Much has been made of the change in the nature of councils as well as their size and functions. Instead of running services themselves, they are to provide a policy framework within which services will operate. School management is being devolved, many other services contracted out. But to elderly people expecting their home help to continue to turn up and pupils waiting for the school bus the distinction between an enabling council and a service provider is illusory.

All new authorities know that they will be judged in their first few months. They have had a difficult birth because of the funding crisis. Their electorates are about to receive a nasty shock when council tax bills pop through the letterbox. If essential services falter, they will be damned before they can prove their worth.

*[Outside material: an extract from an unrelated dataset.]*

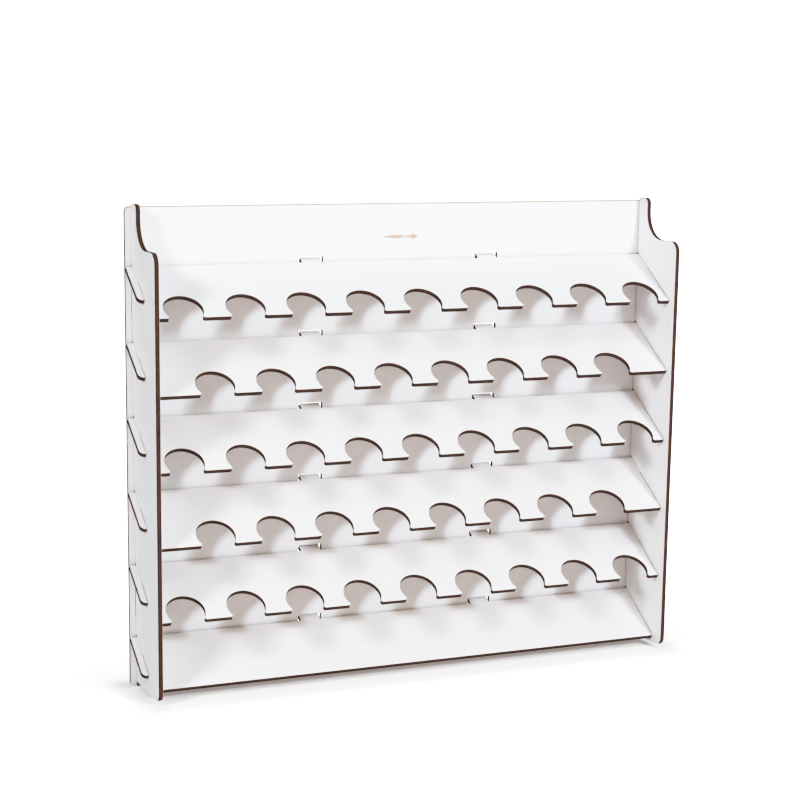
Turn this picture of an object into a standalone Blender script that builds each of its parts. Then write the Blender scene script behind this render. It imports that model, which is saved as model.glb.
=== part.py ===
"""Paint rack organizer: a flat-pack rack of white laminated board for paint bottles.

One back panel, two side panels, five notched shelves and one plain bottom shelf, all cut
from the same 3.2 mm board and joined by tabs and slots, with no fasteners.

World frame, metres: +X to the right seen from the front, -Y to the front, +Z up.
The origin is the centre of the footprint, on the level of the back panel's bottom edge.
"""

import math

import bmesh
import bpy

# ---- driving dimensions (metres, degrees) ------------------------------------------------
BOARD = 0.0032           # board thickness, the same for every piece
INNER_WIDTH = 0.3934     # clear width between the two side panels

FIT = 0.0003             # clearance where one board passes through another
REST = 0.0003            # clearance where one board ends against another
END_GAP = 0.0004         # clearance beside each face of a side panel and of its tabs

# back panel
BACK_WIDTH = 0.4086
BACK_HEIGHT = 0.3376
BACK_CORNER_R = 0.0035

# side panels
SIDE_DEPTH = 0.0540      # from the back panel's front face to the side panel's front edge
SIDE_BOTTOM = 0.0035     # level of the bottom edge
SIDE_TOP = 0.3395        # level of the top edge
SHOULDER_Z = 0.3095      # level of the step below the stub
STUB_DEPTH = 0.0120      # depth of the narrow stub at the top
STUB_R = 0.0048          # rounding of the stub's front top corner
SWEEP_R = 0.0200         # concave curve between the stub and the step
STEP_R = 0.0080          # convex curve from the step down to the front edge
TOE_R = 0.0065           # rounding of the front bottom corner
SIDE_TAB_HEIGHT = 0.0182 # tabs through the back panel
SIDE_TAB_Z = (0.2707, 0.0619)

# shelves
SLOPE = 33.7             # every shelf falls towards the front by this angle
SHELF_TOP_Z = 0.2971     # rear top edge of the highest shelf
SHELF_STEP = 0.0521      # vertical spacing of the shelves
NOTCH_COUNTS = (9, 8, 9, 8, 9, 0)   # notches on each shelf, from the highest down
SHELF_LENGTH = 0.0556    # along the slope, rear top edge to front edge
PLAIN_LENGTH = 0.0496    # the same for the plain bottom shelf
SHELF_END_R = 0.0005     # small rounding of the shelf's front corners

# bottle notches
PITCH = 0.044            # spacing along a shelf
NOTCH_R = 0.0140
NOTCH_INSET = 0.0090     # notch centre behind the shelf's front edge
TIP_R = 0.0014           # rounding of the tips between notches

# ears: the shelf's ends outside the side panels
EAR_LENGTH = 0.0358      # measured along the slope
EAR_R = 0.0040           # rounding of the outer front corner
EAR_OVERHANG = 0.0003    # ear beyond the back panel's side edge
NECK_LENGTH = 0.0172     # part of the shelf that passes through the side panel
SIDE_SLOT_LENGTH = NECK_LENGTH + REST   # depth of the side panel's open slot

# rear tabs of the shelves
REAR_TAB_X = 0.0688      # tab centres, left and right of the middle
REAR_TAB_WIDTH = 0.0151
REAR_TAB_LENGTH = 0.00537
REAR_SLOT_WIDTH = 0.0181

# angle between points on a curve, at most
ARC_STEP = 10.0          # large curves
CORNER_STEP = 15.0       # toe, stub and ear corners
TIP_STEP = 30.0          # notch tips and the back panel's corners
SHELF_END_STEP = 45.0    # the shelf's front corners

WELD_DISTANCE = 0.000002 # joins the separate faces of a filled curve
SHARP_ANGLE = 40.0       # edges above this angle are shaded sharp
DATUM_SIZE = 0.05        # display size of the datum

LAMINATE_COLOUR = (0.80, 0.80, 0.81, 1.0)
LAMINATE_ROUGHNESS = 0.4

SIN = math.sin(math.radians(SLOPE))
COS = math.cos(math.radians(SLOPE))
TAN = math.tan(math.radians(SLOPE))

# The footprint runs from the side panels' front edges to the lower corners of the
# shelves' rear tabs, which stand a little proud of the back panel's rear face.
TAB_REACH = REAR_TAB_LENGTH * COS
FACE_Y = (SIDE_DEPTH - TAB_REACH) / 2.0   # the back panel's front face

SIDE_X = (INNER_WIDTH + BOARD) / 2        # middle of a side panel's thickness
SHELF_LEVELS = [SHELF_TOP_Z - i * SHELF_STEP for i in range(len(NOTCH_COUNTS))]


# ---- scene -------------------------------------------------------------------------------
def make_datum(collection):
    """The datum every board hangs on: the back panel's front face, at its bottom edge."""
    empty = bpy.data.objects.new("back_face_datum", None)
    empty.empty_display_size = DATUM_SIZE
    empty.location = (0.0, FACE_Y, 0.0)
    collection.objects.link(empty)
    return empty


for old in list(bpy.data.objects):
    bpy.data.objects.remove(old, do_unlink=True)

rack = bpy.data.collections.new("paint_rack_organizer")
bpy.context.scene.collection.children.link(rack)
datum = make_datum(rack)


def laminate_material(name):
    """Satin white laminated board."""
    material = bpy.data.materials.new(name + "_white_laminate")
    material.use_nodes = True
    shader = material.node_tree.nodes["Principled BSDF"]
    shader.inputs["Base Color"].default_value = LAMINATE_COLOUR
    shader.inputs["Roughness"].default_value = LAMINATE_ROUGHNESS
    shader.inputs["Metallic"].default_value = 0.0
    material.diffuse_color = LAMINATE_COLOUR
    return material


# ---- cutting a board ---------------------------------------------------------------------
def arc(centre_x, centre_y, radius, start, end, step):
    """Points on an arc, both ends included, from start to end in degrees."""
    count = max(1, math.ceil(abs(end - start) / step - 1e-6))
    points = []
    for i in range(count + 1):
        angle = math.radians(start + (end - start) * i / count)
        points.append((centre_x + radius * math.cos(angle), centre_y + radius * math.sin(angle)))
    return points


def rectangle(x, width, low, high):
    """A rectangle centred on x, between two levels."""
    left, right = x - width / 2, x + width / 2
    return [(left, low), (right, low), (right, high), (left, high)]


def cut_mesh(name, outline, holes):
    """A solid BOARD thick, centred on z = 0, made by filling and extruding closed curves."""
    curve = bpy.data.curves.new(name + "_outline", "CURVE")
    curve.dimensions = "2D"
    curve.fill_mode = "BOTH"
    curve.extrude = BOARD / 2.0
    for points in [outline] + holes:
        spline = curve.splines.new("POLY")
        spline.points.add(len(points) - 1)
        for point, (x, y) in zip(spline.points, points):
            point.co = (x, y, 0.0, 1.0)
        spline.use_cyclic_u = True

    # the curve has to be in the scene to be evaluated
    guide = bpy.data.objects.new(name + "_guide", curve)
    bpy.context.scene.collection.objects.link(guide)
    bpy.context.view_layer.update()
    shape = guide.evaluated_get(bpy.context.evaluated_depsgraph_get())
    mesh = bpy.data.meshes.new_from_object(shape)
    mesh.name = name
    bpy.data.objects.remove(guide, do_unlink=True)
    bpy.data.curves.remove(curve)

    bm = bmesh.new()
    bm.from_mesh(mesh)
    bmesh.ops.remove_doubles(bm, verts=bm.verts, dist=WELD_DISTANCE)
    bmesh.ops.recalc_face_normals(bm, faces=bm.faces)
    bm.to_mesh(mesh)
    bm.free()
    return mesh


def board(name, outline, location, rotation, holes=()):
    """A board cut to a closed outline with closed holes. Location is counted from the datum."""
    mesh = cut_mesh(name, outline, list(holes))
    mesh.materials.clear()
    mesh.materials.append(laminate_material(name))
    mesh.shade_smooth()
    mesh.set_sharp_from_angle(angle=math.radians(SHARP_ANGLE))
    piece = bpy.data.objects.new(name, mesh)
    piece.parent = datum
    piece.location = location
    piece.rotation_euler = rotation
    rack.objects.link(piece)


# ---- back panel --------------------------------------------------------------------------
def back_outline():
    """Rounded rectangle in (x, z), counter-clockwise from the bottom right corner."""
    radius = BACK_CORNER_R
    right, left = BACK_WIDTH / 2 - radius, -BACK_WIDTH / 2 + radius
    low, high = radius, BACK_HEIGHT - radius
    return (arc(right, low, radius, -90, 0, TIP_STEP)
            + arc(right, high, radius, 0, 90, TIP_STEP)
            + arc(left, high, radius, 90, 180, TIP_STEP)
            + arc(left, low, radius, 180, 270, TIP_STEP))


def back_holes():
    """Slots in (x, z) for the shelves' rear tabs and for the side panels' tabs."""
    holes = []
    for z in SHELF_LEVELS:
        # from the shelf's underside at the front face to its top side at the rear face
        low = z - BOARD * COS - FIT
        high = z + BOARD * (1.0 + SIN) * TAN + FIT
        for side in (-1.0, 1.0):
            holes.append(rectangle(side * REAR_TAB_X, REAR_SLOT_WIDTH, low, high))
    reach = SIDE_TAB_HEIGHT / 2 + FIT
    for side in (-1.0, 1.0):
        for z in SIDE_TAB_Z:
            holes.append(rectangle(side * SIDE_X, BOARD + 2 * END_GAP, z - reach, z + reach))
    return holes


def build_back_panel():
    board("back_panel", back_outline(), location=(0.0, BOARD / 2, 0.0),
          rotation=(math.pi / 2, 0.0, 0.0), holes=back_holes())


# ---- side panels -------------------------------------------------------------------------
def slot_wall(shelf_z, offset):
    """Rear and front end of a slot wall, at an offset square to the shelf's top side."""
    edge_y = -BOARD * SIN   # the shelf's rear top edge
    mouth = (-REST, shelf_z + (-REST - edge_y) * TAN + offset / COS)
    end = (edge_y - SIDE_SLOT_LENGTH * COS - offset * SIN,
           shelf_z - SIDE_SLOT_LENGTH * SIN + offset * COS)
    return [mouth, end]


def side_slot(shelf_z):
    """Slot open to the rear, from its upper mouth corner to its lower one."""
    upper = slot_wall(shelf_z, FIT)
    lower = slot_wall(shelf_z, -BOARD - FIT)
    return upper + lower[::-1]


def side_tab(z):
    """Tab through the back panel, from its upper root to its lower one."""
    high, low = z + SIDE_TAB_HEIGHT / 2, z - SIDE_TAB_HEIGHT / 2
    return [(-REST, high), (BOARD, high), (BOARD, low), (-REST, low)]


def side_outline():
    """Profile in (y, z), y counted from the back panel's front face, front negative."""
    front = -SIDE_DEPTH
    # bottom edge forwards, toe, front edge upwards, step, sweep, stub
    points = [(-REST, SIDE_BOTTOM)]
    points += arc(front + TOE_R, SIDE_BOTTOM + TOE_R, TOE_R, 270, 180, CORNER_STEP)
    points += arc(front + STEP_R, SHOULDER_Z - STEP_R, STEP_R, 180, 90, ARC_STEP)
    points += arc(-STUB_DEPTH - SWEEP_R, SHOULDER_Z + SWEEP_R, SWEEP_R, -90, 0, ARC_STEP)
    points += arc(-STUB_DEPTH + STUB_R, SIDE_TOP - STUB_R, STUB_R, 180, 90, CORNER_STEP)
    points.append((-REST, SIDE_TOP))
    # rear edge downwards: slots and tabs in falling order of level
    features = [(z, side_slot) for z in SHELF_LEVELS] + [(z, side_tab) for z in SIDE_TAB_Z]
    for z, feature in sorted(features, key=lambda item: -item[0]):
        points += feature(z)
    return points


def build_side_panels():
    """Both share one outline; its local x and y become the world's y and z."""
    for name, side in (("left_side_panel", -1.0), ("right_side_panel", 1.0)):
        board(name, side_outline(), location=(side * SIDE_X, 0.0, 0.0),
              rotation=(math.pi / 2, 0.0, math.pi / 2))


# ---- shelves -----------------------------------------------------------------------------
def notch(centre_x, length):
    """One C-shaped notch with rounded tips, walked from its right tip to its left tip."""
    # each tip's arc touches the notch's arc, so their centres lie NOTCH_R + TIP_R apart
    drop = NOTCH_INSET - TIP_R
    reach = math.sqrt((NOTCH_R + TIP_R) ** 2 - drop ** 2)
    turn = math.degrees(math.atan2(drop, reach))
    tip_y = -length + TIP_R
    notch_y = -length + NOTCH_INSET
    return (arc(centre_x + reach, tip_y, TIP_R, 270, 180 - turn, TIP_STEP)
            + arc(centre_x, notch_y, NOTCH_R, -turn, 180 + turn, ARC_STEP)[1:-1]
            + arc(centre_x - reach, tip_y, TIP_R, turn, -90, TIP_STEP))


def shelf_outline(length, notches):
    """Outline in local (x, y), y counted up the slope from the rear top edge."""
    body = INNER_WIDTH / 2 - END_GAP
    ear_in = INNER_WIDTH / 2 + BOARD + END_GAP
    ear_out = BACK_WIDTH / 2 + EAR_OVERHANG
    rear = -REST / COS
    tab_in, tab_out = REAR_TAB_X - REAR_TAB_WIDTH / 2, REAR_TAB_X + REAR_TAB_WIDTH / 2

    # right half: rear tab, ear, open slot for the side panel, front corner
    right = [(tab_in, rear), (tab_in, REAR_TAB_LENGTH),
             (tab_out, REAR_TAB_LENGTH), (tab_out, rear), (ear_out, rear)]
    right += arc(ear_out - EAR_R, -EAR_LENGTH + EAR_R, EAR_R, 0, -90, CORNER_STEP)
    right += [(ear_in, -EAR_LENGTH), (ear_in, -NECK_LENGTH), (body, -NECK_LENGTH)]
    right += arc(body - SHELF_END_R, -length + SHELF_END_R, SHELF_END_R, 0, -90, SHELF_END_STEP)

    front = []
    for i in range(notches):
        front += notch((notches - 1) / 2 * PITCH - i * PITCH, length)

    left = [(-x, y) for x, y in reversed(right)]
    return right + front + left


def build_shelves():
    """The shelves in falling order. A shelf's local origin lies in the middle of the board,
    below its rear top edge."""
    for number, (z, notches) in enumerate(zip(SHELF_LEVELS, NOTCH_COUNTS), start=1):
        if notches:
            name, length = "notched_shelf_%d" % number, SHELF_LENGTH
        else:
            name, length = "bottom_shelf", PLAIN_LENGTH
        board(name, shelf_outline(length, notches),
              location=(0.0, -BOARD / 2 * SIN, z - BOARD / 2 * COS),
              rotation=(math.radians(SLOPE), 0.0, 0.0))


build_back_panel()
build_side_panels()
build_shelves()
bpy.context.view_layer.update()
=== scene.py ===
"""Looks of the paint rack organizer: nine laser-cut boards of white laminated fibreboard.

World frame, metres: +X to the right seen from the front, -Y to the front, +Z up, origin at the
centre of the footprint. A back panel and two side panels carry six shelves that slope down to the
front. Each board stands for its CAD node and has fine arcs, a narrow chamfer and a scorched rim.
"""

import math

import bmesh
import bpy
from mathutils import Matrix, Vector
from mathutils.geometry import tessellate_polygon


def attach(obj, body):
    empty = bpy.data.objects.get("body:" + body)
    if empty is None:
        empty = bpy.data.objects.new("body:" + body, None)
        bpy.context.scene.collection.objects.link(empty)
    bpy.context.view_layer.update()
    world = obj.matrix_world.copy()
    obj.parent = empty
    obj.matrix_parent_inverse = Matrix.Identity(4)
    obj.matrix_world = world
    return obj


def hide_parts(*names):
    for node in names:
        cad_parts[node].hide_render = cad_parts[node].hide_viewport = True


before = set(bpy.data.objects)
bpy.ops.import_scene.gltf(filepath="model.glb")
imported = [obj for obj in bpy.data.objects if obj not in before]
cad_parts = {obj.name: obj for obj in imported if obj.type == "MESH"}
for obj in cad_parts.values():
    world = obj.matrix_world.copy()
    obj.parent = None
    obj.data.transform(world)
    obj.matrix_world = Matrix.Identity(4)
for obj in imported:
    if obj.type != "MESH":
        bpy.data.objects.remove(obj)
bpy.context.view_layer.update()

# ---- dimensions of the rack ----------------------------------------------------------------
BOARD = 0.0032           # thickness of every board
INNER_WIDTH = 0.3934     # between the side panels
FIT = 0.0003             # play around tabs and slots
REST = 0.0003            # gap between the back panel and the boards that meet it
END_GAP = 0.0004         # play at the shelves' ends and beside the side panels' tabs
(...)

The first priority has therefore been to ensure a smooth transition so that the transfer of responsibility is not noticed. Who sends the home help matters little as long as she is still employed. The same applies to the role councils play in schools. In our “Councils ‘96” supplement many gave as their aim an increase in nursery places or the provision of better facilities for special needs so that children did not have to travel to other authorities. But these are necessarily long-term ambitions, dependent on money. In the first instance the smooth running of existing establishments is what counts, and that will not be easy in the current financial climate.

In some areas councillors and officials will have to wrestle with the complex procedures needed to close schools. Not only will parents make life difficult, even unpleasant; the formal procedures themselves are time consuming and bureaucratic, with the slightest slip allowing opponents to halt the process. As past experience in Strathclyde showed, when an education committee gets bound up with closures, it has little stomach for anything else.

Still, this is a holiday weekend and a time for optimism. Despite the immediate and looming problems, the new councils have already made great strides. Apart from organising themselves with commendable speed, their education departments have decided on the strategic way ahead. Local needs as well as common concerns are evident. The wind may not be set fair for councils but a firm course has been plotted.